** start of Data excerpts **
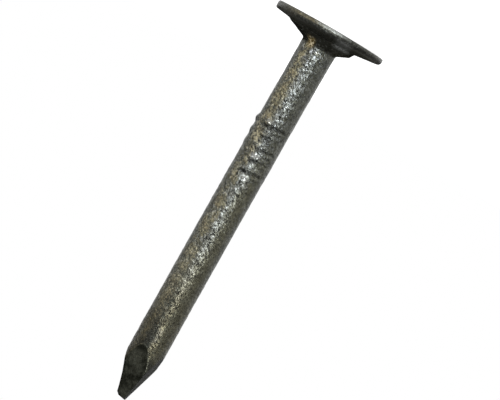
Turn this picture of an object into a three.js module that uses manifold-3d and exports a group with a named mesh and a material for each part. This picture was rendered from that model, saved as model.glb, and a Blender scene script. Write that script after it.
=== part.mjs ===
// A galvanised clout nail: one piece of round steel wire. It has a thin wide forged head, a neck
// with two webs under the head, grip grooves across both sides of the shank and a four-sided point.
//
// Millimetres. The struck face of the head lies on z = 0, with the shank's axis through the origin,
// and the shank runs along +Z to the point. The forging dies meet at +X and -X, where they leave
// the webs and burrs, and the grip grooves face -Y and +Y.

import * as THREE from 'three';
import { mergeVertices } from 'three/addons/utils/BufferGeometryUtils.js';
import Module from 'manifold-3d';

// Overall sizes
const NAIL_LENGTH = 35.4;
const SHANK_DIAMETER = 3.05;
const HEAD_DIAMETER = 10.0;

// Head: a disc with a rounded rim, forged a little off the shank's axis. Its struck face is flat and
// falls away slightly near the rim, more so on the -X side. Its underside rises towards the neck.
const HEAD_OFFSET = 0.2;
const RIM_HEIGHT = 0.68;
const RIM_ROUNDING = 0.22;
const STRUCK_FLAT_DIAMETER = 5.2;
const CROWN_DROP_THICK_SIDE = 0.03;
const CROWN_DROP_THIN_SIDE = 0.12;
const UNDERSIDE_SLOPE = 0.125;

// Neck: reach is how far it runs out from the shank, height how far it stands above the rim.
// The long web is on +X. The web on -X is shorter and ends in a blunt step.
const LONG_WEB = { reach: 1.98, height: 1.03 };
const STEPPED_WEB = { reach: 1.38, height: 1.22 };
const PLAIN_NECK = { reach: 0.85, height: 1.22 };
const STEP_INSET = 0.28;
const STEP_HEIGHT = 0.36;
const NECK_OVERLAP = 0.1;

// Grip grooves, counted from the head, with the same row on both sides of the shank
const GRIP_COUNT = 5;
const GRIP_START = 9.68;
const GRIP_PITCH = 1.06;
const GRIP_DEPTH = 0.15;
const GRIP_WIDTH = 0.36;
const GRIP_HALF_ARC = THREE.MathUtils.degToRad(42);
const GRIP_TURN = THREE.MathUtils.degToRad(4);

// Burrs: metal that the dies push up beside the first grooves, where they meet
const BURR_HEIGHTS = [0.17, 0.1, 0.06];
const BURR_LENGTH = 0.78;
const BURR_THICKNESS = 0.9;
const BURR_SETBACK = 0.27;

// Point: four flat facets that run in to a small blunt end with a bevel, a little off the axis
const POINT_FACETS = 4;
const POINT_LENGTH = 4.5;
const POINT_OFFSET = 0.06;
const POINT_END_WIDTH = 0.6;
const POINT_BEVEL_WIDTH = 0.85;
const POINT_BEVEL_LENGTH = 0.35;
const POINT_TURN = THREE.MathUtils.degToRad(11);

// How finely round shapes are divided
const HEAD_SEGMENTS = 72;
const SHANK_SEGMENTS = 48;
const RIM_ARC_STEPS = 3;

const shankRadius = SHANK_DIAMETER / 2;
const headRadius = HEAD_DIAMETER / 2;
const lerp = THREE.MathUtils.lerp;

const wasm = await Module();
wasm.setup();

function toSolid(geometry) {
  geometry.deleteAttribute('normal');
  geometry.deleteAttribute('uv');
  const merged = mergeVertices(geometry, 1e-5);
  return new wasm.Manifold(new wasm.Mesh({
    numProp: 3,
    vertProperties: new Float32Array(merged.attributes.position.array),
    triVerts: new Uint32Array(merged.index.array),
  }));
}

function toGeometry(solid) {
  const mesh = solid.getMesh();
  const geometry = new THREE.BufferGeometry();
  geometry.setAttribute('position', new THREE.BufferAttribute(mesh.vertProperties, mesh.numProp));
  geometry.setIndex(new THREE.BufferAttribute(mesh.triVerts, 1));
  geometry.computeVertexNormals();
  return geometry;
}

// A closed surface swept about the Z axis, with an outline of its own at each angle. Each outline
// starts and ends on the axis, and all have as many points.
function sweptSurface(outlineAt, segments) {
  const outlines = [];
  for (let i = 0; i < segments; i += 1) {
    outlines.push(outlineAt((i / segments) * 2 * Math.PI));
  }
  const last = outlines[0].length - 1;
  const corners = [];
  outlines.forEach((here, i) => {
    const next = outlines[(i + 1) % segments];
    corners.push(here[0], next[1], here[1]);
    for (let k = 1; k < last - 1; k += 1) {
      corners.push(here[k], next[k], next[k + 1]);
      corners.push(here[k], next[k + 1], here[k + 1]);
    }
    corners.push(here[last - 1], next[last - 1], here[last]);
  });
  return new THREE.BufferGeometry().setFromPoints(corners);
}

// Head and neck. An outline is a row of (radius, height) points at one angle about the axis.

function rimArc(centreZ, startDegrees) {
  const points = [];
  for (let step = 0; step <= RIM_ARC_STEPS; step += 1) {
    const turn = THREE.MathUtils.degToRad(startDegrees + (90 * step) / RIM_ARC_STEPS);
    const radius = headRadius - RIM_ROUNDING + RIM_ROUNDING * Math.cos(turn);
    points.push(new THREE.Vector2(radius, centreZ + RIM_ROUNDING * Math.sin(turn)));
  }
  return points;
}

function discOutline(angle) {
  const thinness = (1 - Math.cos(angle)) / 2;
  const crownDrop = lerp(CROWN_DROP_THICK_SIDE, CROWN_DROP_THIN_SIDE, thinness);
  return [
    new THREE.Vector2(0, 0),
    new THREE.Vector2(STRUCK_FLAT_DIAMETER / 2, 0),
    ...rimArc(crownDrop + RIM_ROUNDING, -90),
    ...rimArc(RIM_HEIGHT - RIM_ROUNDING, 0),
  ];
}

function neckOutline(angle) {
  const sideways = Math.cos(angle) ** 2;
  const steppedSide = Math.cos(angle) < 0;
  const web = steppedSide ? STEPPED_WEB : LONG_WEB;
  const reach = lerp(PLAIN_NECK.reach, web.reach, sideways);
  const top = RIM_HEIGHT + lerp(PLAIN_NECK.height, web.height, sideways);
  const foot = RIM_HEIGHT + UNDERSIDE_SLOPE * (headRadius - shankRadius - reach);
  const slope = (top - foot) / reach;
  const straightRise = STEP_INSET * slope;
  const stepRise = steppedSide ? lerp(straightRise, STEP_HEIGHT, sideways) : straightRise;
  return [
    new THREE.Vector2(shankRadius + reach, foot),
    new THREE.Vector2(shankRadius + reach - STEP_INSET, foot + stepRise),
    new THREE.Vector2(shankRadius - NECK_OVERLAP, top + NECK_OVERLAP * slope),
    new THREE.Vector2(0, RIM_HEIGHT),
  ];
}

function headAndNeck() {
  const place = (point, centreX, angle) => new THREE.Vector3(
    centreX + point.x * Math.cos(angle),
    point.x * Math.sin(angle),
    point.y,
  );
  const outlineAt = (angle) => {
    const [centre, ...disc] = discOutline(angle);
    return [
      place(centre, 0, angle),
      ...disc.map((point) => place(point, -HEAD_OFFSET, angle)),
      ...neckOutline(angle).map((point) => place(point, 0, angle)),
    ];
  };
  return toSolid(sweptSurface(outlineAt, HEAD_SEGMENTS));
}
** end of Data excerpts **
** start of Data excerpts **
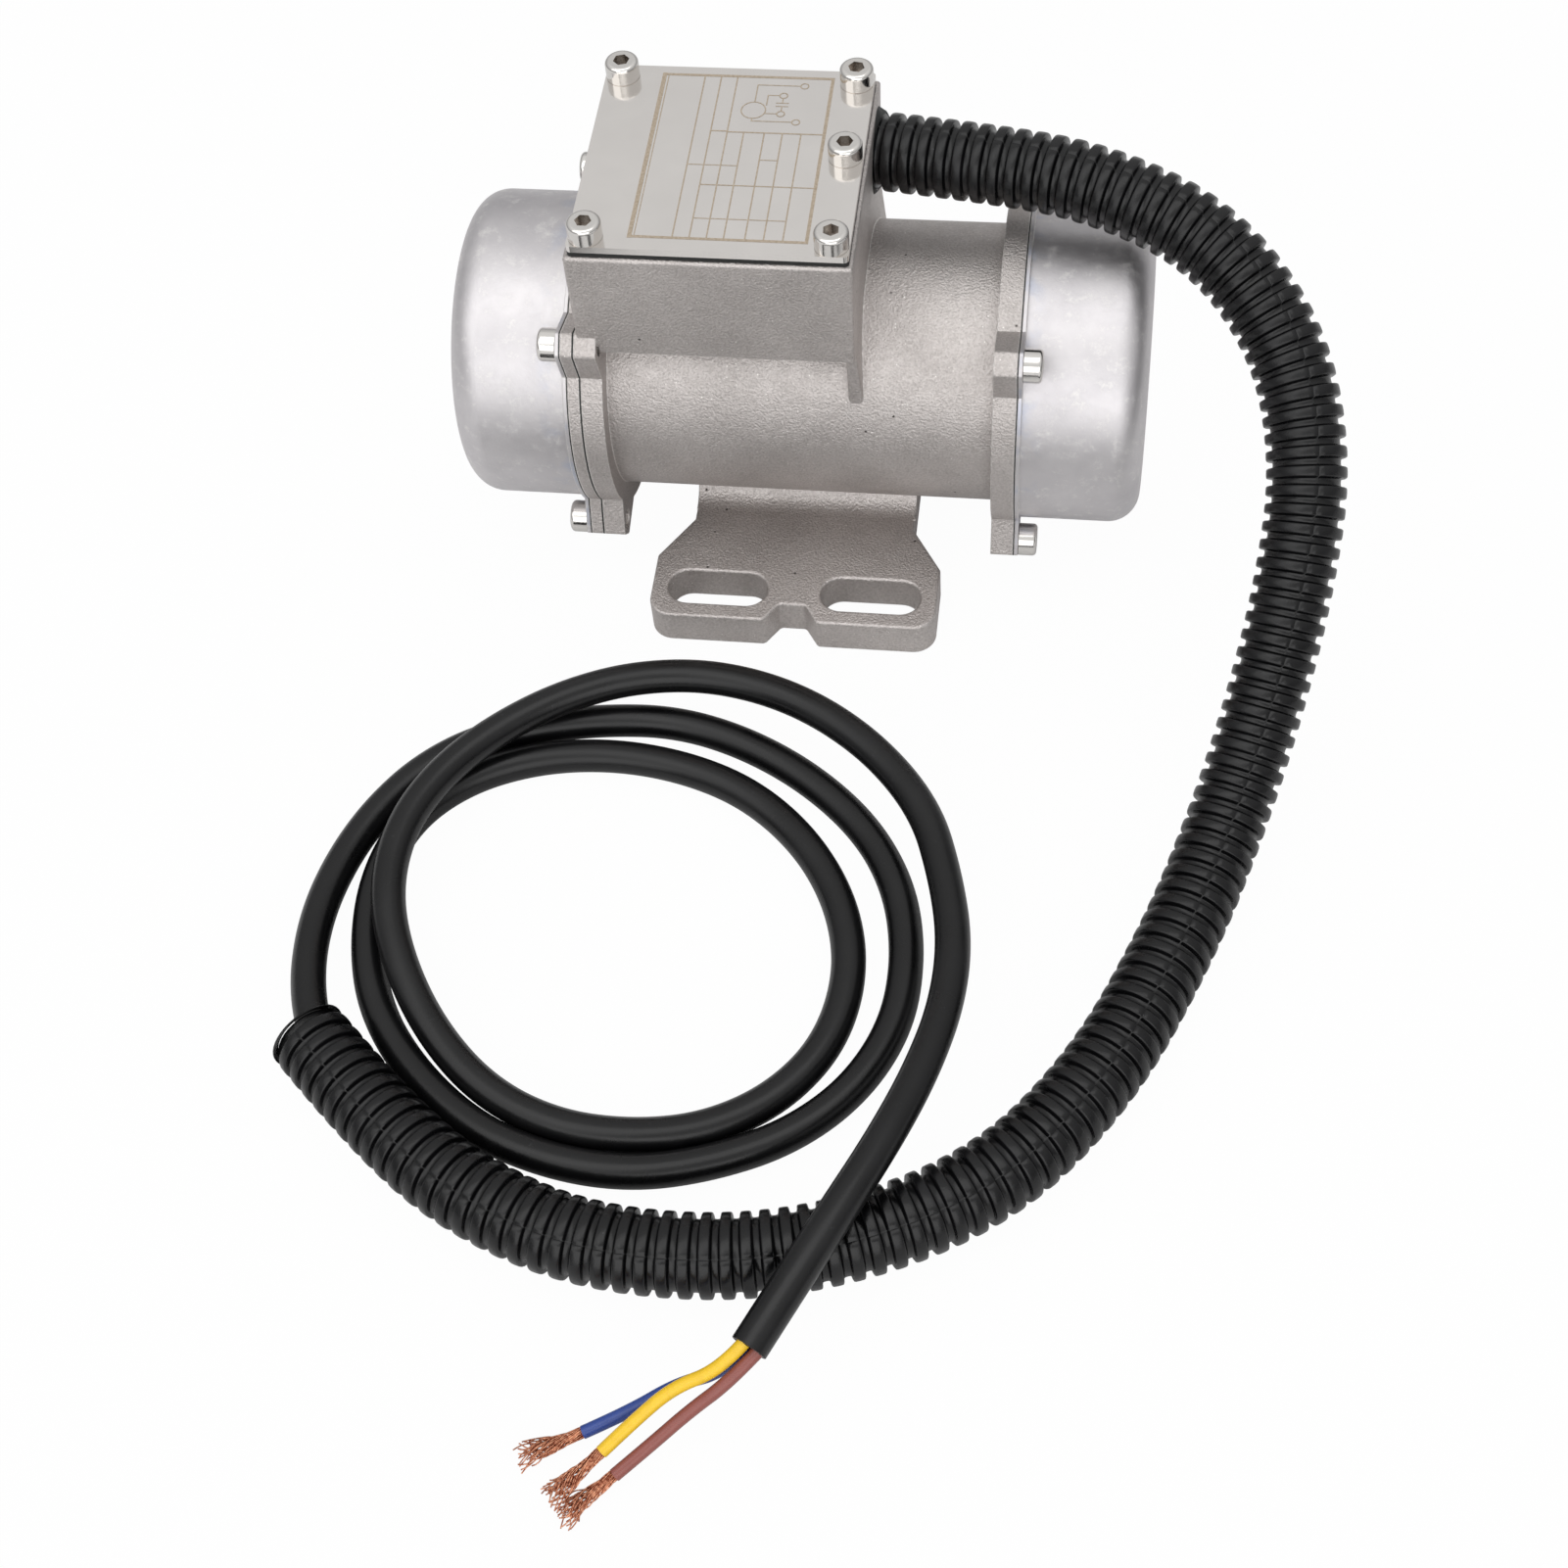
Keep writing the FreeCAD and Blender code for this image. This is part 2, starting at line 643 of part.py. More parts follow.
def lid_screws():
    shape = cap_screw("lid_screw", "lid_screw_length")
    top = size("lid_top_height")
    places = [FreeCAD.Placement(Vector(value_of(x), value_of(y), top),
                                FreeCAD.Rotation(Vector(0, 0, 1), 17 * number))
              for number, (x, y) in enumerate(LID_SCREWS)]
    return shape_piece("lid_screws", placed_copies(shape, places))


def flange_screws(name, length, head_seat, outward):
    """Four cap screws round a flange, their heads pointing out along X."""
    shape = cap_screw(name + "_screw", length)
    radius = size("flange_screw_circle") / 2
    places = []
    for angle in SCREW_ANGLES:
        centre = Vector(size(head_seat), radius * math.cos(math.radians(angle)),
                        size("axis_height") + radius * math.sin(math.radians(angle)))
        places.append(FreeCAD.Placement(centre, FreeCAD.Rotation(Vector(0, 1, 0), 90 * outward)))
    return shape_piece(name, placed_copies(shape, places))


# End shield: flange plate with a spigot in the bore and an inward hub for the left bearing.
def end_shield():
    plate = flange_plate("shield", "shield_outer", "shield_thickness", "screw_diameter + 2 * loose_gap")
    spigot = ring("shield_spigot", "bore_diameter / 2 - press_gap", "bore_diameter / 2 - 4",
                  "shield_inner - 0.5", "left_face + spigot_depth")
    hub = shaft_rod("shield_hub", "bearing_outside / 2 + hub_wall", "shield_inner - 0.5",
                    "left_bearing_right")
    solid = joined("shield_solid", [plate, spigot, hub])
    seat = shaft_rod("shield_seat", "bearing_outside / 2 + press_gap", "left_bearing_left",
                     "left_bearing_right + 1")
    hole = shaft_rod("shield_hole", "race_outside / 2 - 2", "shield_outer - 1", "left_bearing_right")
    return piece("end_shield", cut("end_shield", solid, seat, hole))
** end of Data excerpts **
# Given exercise:
The lines to quote run from the one containing "Turn this picture" to the one containing "const HEAD_DIAMETER = 10.0;". Quote them exactly, with both of those lines, and nothing else.

# The response:
Turn this picture of an object into a three.js module that uses manifold-3d and exports a group with a named mesh and a material for each part. This picture was rendered from that model, saved as model.glb, and a Blender scene script. Write that script after it.
=== part.mjs ===
// A galvanised clout nail: one piece of round steel wire. It has a thin wide forged head, a neck
// with two webs under the head, grip grooves across both sides of the shank and a four-sided point.
//
// Millimetres. The struck face of the head lies on z = 0, with the shank's axis through the origin,
// and the shank runs along +Z to the point. The forging dies meet at +X and -X, where they leave
// the webs and burrs, and the grip grooves face -Y and +Y.

import * as THREE from 'three';
import { mergeVertices } from 'three/addons/utils/BufferGeometryUtils.js';
import Module from 'manifold-3d';

// Overall sizes
const NAIL_LENGTH = 35.4;
const SHANK_DIAMETER = 3.05;
const HEAD_DIAMETER = 10.0;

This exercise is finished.